_Source records_
_____

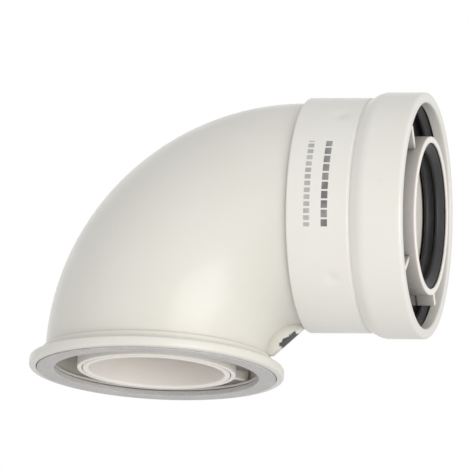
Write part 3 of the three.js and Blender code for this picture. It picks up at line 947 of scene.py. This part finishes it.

_____

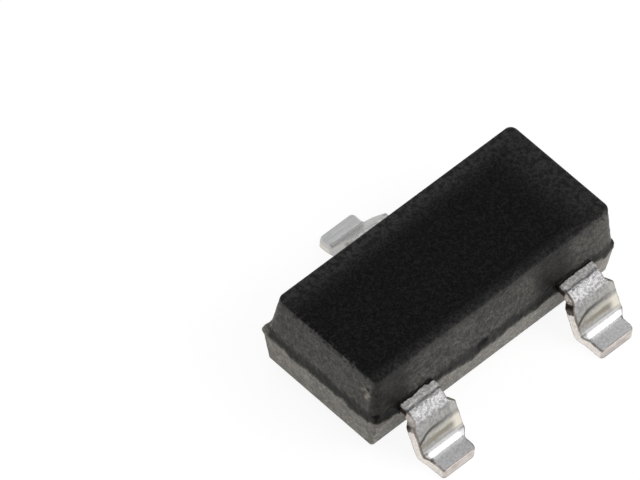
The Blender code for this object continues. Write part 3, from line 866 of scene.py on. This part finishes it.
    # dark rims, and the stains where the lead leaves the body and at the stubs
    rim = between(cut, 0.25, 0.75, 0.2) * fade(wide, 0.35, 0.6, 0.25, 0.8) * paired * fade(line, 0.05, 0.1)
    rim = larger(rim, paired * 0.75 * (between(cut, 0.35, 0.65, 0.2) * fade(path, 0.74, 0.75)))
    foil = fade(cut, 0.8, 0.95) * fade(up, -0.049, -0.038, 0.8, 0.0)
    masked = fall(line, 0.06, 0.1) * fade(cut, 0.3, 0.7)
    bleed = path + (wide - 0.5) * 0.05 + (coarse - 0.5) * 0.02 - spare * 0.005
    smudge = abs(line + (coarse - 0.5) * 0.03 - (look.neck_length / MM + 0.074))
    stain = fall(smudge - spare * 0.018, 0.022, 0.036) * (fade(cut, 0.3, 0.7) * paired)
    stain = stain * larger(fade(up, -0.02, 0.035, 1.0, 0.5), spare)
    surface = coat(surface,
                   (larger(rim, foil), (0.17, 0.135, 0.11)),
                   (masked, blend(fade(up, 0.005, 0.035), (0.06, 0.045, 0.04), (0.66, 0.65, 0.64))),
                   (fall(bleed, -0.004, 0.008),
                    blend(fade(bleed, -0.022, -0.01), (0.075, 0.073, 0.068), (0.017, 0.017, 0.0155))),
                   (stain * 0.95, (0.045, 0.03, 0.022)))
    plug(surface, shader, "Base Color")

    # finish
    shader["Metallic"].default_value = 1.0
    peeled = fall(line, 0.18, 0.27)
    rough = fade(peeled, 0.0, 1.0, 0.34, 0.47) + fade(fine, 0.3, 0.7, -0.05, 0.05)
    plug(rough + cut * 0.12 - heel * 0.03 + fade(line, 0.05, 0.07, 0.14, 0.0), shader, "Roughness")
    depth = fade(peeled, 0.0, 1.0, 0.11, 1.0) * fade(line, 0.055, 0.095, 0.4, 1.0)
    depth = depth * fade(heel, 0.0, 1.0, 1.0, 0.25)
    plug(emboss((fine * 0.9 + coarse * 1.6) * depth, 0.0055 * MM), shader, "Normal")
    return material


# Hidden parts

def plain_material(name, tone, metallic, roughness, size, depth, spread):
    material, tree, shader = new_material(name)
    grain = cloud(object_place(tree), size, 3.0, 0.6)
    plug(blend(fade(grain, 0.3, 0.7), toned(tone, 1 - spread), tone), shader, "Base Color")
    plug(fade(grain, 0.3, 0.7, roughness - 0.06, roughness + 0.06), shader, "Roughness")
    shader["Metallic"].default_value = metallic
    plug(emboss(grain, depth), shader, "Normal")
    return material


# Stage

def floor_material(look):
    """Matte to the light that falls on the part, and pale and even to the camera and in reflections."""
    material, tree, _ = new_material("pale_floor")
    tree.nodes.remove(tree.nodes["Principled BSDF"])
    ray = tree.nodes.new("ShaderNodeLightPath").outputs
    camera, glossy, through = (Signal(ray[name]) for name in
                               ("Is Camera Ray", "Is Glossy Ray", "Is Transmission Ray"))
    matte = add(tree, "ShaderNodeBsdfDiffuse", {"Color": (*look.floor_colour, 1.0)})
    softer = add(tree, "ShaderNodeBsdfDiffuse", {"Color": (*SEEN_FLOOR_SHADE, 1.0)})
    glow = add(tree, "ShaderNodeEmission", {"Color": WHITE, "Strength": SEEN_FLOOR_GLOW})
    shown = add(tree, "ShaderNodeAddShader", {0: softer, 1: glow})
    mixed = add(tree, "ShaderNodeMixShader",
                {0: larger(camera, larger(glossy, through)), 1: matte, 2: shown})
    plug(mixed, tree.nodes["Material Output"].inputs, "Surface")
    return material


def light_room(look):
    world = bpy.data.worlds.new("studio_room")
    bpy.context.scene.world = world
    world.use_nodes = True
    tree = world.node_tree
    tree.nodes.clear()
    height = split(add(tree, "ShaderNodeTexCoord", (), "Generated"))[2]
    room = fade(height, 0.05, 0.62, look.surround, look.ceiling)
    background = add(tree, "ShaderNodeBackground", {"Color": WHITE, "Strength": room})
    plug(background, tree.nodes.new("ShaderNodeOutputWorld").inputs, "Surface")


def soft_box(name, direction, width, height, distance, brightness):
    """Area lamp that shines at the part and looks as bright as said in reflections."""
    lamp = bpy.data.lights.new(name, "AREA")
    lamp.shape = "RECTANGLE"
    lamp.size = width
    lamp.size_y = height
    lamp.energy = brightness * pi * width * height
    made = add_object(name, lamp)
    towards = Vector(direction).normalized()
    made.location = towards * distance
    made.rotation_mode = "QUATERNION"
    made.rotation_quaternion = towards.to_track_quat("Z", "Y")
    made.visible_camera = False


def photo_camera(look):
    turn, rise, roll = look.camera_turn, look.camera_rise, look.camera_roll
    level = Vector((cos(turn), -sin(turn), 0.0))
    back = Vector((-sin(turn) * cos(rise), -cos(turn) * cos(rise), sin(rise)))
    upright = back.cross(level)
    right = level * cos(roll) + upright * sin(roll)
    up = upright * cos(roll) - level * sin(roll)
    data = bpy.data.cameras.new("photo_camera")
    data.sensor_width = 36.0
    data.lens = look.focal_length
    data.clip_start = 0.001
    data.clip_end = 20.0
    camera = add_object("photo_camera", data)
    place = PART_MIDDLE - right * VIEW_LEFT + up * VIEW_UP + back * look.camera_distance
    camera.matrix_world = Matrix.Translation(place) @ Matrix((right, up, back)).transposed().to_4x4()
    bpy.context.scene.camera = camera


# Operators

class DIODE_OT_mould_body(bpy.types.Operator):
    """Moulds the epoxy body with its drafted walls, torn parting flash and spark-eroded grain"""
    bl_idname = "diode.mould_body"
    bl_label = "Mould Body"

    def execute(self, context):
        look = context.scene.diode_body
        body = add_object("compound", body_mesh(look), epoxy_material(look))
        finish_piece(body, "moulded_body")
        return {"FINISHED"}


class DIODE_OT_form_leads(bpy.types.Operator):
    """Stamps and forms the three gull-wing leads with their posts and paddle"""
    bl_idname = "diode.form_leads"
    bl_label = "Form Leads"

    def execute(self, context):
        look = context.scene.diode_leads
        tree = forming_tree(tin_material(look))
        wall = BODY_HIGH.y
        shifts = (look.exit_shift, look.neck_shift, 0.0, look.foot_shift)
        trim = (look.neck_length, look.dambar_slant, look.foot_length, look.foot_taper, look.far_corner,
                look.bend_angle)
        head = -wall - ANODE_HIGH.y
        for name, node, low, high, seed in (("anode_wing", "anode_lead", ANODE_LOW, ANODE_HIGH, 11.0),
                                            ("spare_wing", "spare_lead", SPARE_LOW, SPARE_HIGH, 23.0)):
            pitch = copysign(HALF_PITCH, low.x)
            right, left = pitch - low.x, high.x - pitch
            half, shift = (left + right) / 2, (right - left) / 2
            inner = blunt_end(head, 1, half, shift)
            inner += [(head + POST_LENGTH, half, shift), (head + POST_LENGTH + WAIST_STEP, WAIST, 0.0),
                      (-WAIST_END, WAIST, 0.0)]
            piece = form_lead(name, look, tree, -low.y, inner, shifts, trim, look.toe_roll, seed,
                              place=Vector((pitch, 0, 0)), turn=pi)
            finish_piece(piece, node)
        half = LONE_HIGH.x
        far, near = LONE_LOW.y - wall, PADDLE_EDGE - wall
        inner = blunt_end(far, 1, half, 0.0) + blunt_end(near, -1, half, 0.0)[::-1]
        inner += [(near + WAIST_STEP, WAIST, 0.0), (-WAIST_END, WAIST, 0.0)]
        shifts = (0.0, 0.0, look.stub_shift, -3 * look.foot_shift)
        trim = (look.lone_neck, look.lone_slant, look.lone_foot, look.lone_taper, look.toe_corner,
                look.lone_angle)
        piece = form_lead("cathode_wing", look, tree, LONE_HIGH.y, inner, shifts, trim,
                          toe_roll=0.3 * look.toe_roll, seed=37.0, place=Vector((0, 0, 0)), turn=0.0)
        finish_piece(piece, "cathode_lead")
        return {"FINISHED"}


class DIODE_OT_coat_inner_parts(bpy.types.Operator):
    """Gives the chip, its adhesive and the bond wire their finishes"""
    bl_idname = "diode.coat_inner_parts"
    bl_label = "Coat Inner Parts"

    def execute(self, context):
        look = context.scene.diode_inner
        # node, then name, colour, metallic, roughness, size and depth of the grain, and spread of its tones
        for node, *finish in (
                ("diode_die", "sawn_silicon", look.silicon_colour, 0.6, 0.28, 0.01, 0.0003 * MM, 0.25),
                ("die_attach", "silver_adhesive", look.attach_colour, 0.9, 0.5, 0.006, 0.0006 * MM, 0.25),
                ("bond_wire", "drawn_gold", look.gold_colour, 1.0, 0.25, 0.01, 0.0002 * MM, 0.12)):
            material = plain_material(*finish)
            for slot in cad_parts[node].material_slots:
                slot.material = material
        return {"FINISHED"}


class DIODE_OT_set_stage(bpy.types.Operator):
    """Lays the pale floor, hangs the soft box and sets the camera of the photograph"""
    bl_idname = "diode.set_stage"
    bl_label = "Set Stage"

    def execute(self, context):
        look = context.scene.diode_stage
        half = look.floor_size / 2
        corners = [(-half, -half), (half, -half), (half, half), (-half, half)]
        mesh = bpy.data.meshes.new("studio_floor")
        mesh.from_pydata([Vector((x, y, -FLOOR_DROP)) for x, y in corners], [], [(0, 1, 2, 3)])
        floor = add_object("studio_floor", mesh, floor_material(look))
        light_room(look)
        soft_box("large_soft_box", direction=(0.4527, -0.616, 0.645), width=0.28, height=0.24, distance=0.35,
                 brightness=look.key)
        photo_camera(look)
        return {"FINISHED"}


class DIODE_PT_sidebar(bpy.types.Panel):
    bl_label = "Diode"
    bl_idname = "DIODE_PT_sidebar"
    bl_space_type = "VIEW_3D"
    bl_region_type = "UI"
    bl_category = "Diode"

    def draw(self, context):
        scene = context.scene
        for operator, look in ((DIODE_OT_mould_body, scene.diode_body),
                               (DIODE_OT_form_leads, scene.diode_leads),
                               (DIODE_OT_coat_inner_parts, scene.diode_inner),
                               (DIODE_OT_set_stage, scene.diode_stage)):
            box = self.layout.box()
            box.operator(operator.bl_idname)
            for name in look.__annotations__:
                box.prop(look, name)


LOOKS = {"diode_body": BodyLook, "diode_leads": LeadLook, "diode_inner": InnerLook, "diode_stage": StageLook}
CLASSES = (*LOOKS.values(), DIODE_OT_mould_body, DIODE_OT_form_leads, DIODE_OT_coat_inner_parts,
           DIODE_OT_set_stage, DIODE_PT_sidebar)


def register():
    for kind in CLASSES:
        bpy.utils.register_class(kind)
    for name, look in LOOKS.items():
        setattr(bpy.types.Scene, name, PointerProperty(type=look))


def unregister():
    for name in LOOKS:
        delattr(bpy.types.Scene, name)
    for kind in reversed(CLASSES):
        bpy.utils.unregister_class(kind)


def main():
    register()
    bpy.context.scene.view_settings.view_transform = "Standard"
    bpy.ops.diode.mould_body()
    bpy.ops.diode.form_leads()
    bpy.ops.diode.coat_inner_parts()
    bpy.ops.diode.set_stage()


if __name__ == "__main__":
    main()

_____

Within the listing above, give again exactly every line from the line with "The Blender code" through the line with "# Hidden parts", both included, and no other line.

The Blender code for this object continues. Write part 3, from line 866 of scene.py on. This part finishes it.
    # dark rims, and the stains where the lead leaves the body and at the stubs
    rim = between(cut, 0.25, 0.75, 0.2) * fade(wide, 0.35, 0.6, 0.25, 0.8) * paired * fade(line, 0.05, 0.1)
    rim = larger(rim, paired * 0.75 * (between(cut, 0.35, 0.65, 0.2) * fade(path, 0.74, 0.75)))
    foil = fade(cut, 0.8, 0.95) * fade(up, -0.049, -0.038, 0.8, 0.0)
    masked = fall(line, 0.06, 0.1) * fade(cut, 0.3, 0.7)
    bleed = path + (wide - 0.5) * 0.05 + (coarse - 0.5) * 0.02 - spare * 0.005
    smudge = abs(line + (coarse - 0.5) * 0.03 - (look.neck_length / MM + 0.074))
    stain = fall(smudge - spare * 0.018, 0.022, 0.036) * (fade(cut, 0.3, 0.7) * paired)
    stain = stain * larger(fade(up, -0.02, 0.035, 1.0, 0.5), spare)
    surface = coat(surface,
                   (larger(rim, foil), (0.17, 0.135, 0.11)),
                   (masked, blend(fade(up, 0.005, 0.035), (0.06, 0.045, 0.04), (0.66, 0.65, 0.64))),
                   (fall(bleed, -0.004, 0.008),
                    blend(fade(bleed, -0.022, -0.01), (0.075, 0.073, 0.068), (0.017, 0.017, 0.0155))),
                   (stain * 0.95, (0.045, 0.03, 0.022)))
    plug(surface, shader, "Base Color")

    # finish
    shader["Metallic"].default_value = 1.0
    peeled = fall(line, 0.18, 0.27)
    rough = fade(peeled, 0.0, 1.0, 0.34, 0.47) + fade(fine, 0.3, 0.7, -0.05, 0.05)
    plug(rough + cut * 0.12 - heel * 0.03 + fade(line, 0.05, 0.07, 0.14, 0.0), shader, "Roughness")
    depth = fade(peeled, 0.0, 1.0, 0.11, 1.0) * fade(line, 0.055, 0.095, 0.4, 1.0)
    depth = depth * fade(heel, 0.0, 1.0, 1.0, 0.25)
    plug(emboss((fine * 0.9 + coarse * 1.6) * depth, 0.0055 * MM), shader, "Normal")
    return material


# Hidden parts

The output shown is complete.